Signed at lower left: “JANE PETERSON”
Inscribed in ink (on verso): “White Orchids/by Jane Peterson/1007 5th Ave/New York ‘28
Born in Elgin, Illinois as Jennie Christine, Peterson began drawing at a young age and took art lessons through the public school system in her hometown. At the age of nineteen, she arrived in New York to study at Brooklyn's Pratt Institute under Arthur Wesley Dow, and eventually became an instructor of painting at the school. After she graduated from Pratt in 1901, she was appointed the Drawing Supervisor of Brooklyn Public Schools and she began studying under Frank Vincent DuMond at the Art Students League of New York. In 1907 Peterson left for Europe and studied with Frank Brangwyn in London, Jacques Blanche and Andre L'Hote in Paris, and Joaquin Soralla in Madrid.

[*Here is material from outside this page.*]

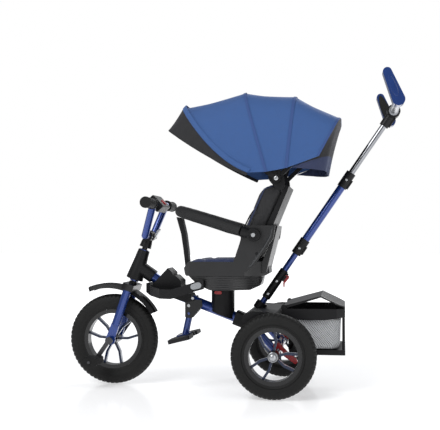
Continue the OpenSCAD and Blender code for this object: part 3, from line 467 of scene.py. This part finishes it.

Peterson frequented the famed salons of the Stein families where she encountered works from the studios of Picasso, Matisse, Leger, Braque, and Cézanne, an experience she later admitted was a bit overwhelming. These European experiences greatly influenced Peterson to abandon the dark tonalities of the academic traditions in favor of the vivid colors, bold patterns, and bright light of the avant-garde art of Paris.
Percival Lowell, a renowned writer and astronomer, showed Peterson's work in Paris and arranged her first one-person exhibition in America, at the St. Botolph Club in Boston in 1909. She exhibited thirty-three paintings from her sojourns to Paris and Venice. Soon afterwards, Peterson had yet another successful exhibition in New York City where she settled upon her return from Europe. In 1910, Joaquín Sorolla y Bastida introduced Peterson to Louis Comfort Tiffany. As a result, Peterson was invited to paint at Laurelton Hall, Tiffany's Long Island Estate and was given a solo exhibition at the Art Institute of Chicago in 1914.
By 1912, she was teaching watercolor painting at the Art Students League and at the Maryland Institute. She had rich patrons and was considered equal to the best of the male painters of the day. After 1925, she focused predominantly on what she called "flower portraits," vibrant still lifes, which frequently included opulent backgrounds. In 1938 Peterson was named the "most outstanding individual of the year" by the American Historical Society. She was only the second women to receive the honor.
Peterson's work is in the collections of the Brooklyn Museum of Art, the Metropolitan Museum of Art, the Pennsylvania Academy of the Fine Arts, the Fogg Museum at Harvard, the Richmond Indiana Art Museum, and The Society of Four Arts in Palm Beach among others.